Non-woven plastics like faux leather -- typically crafted from vinyl or polyurethane -- are great mimics of natural fibers. Faux leather is not only easier to sew than natural leather, but it's also cheaper, it doesn't fray, it's available in larger pieces and causes fewer ethical concerns. However, this alternative fabric can also wrinkle terribly. Folded, boxed or hung garments retain creases, and faux-leather furniture, such as couches, wrinkle under seated bodies. Heat is essential when you want to remove wrinkle's from most fabrics -- but faux leather's plastic materials can melt easily and must be dealt with carefully.
Place faux-leather garments into the clothing dryer, along with several towels. Run the dryer on medium heat for one minute. If treating furniture, hold a hair dryer several inches from the wrinkle and heat the fabric for one minute. Longer heat-exposure times can damage the faux leather and ruin any adhesive details.

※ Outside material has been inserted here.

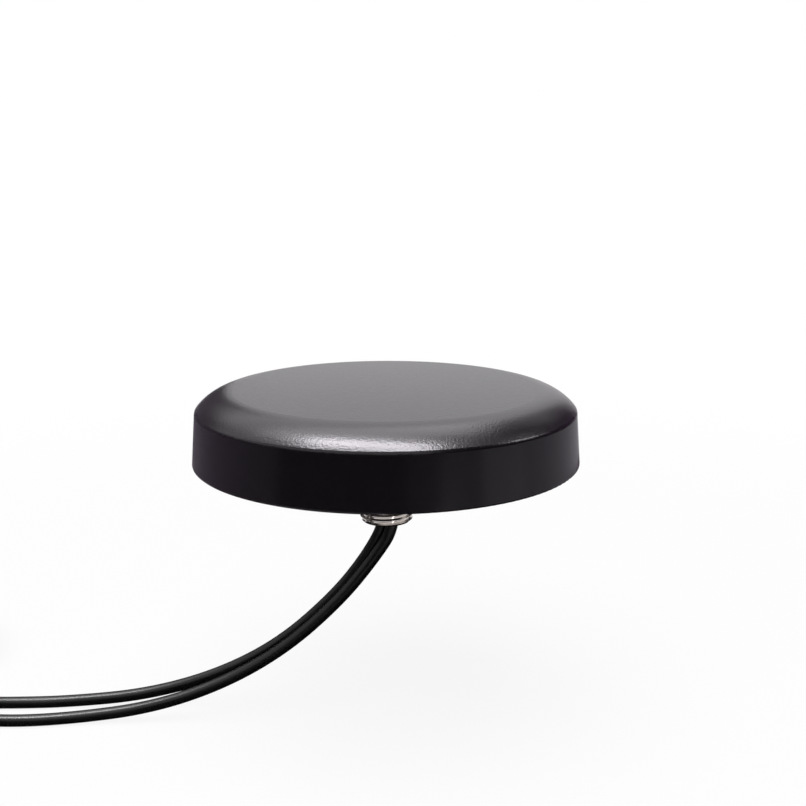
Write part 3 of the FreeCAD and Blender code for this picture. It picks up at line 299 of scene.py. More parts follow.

Let the faux leather cool for at least two minutes. Hang garments during the cooling period and pass a hand over the wrinkles to smooth them out as much as possible. Do the same with furniture.
Heat the garment for an additional 30 seconds, using either a hair dryer or a clothing dryer. Allow a following cooling period for no less than two hours before you repeat. Periodically smooth out the wrinkles by hand. Do the same with furniture, using a hair dryer.
Lay faux leather garments atop an ironing board and cover the wrinkled areas with a clean towel. Iron out the wrinkles on a steam-free setting for less than one minute. If possible, iron furniture wrinkles in a similar manner.
Smooth out wrinkles by hand as the faux leather cools. Let the leather cool for at least two minutes before further use.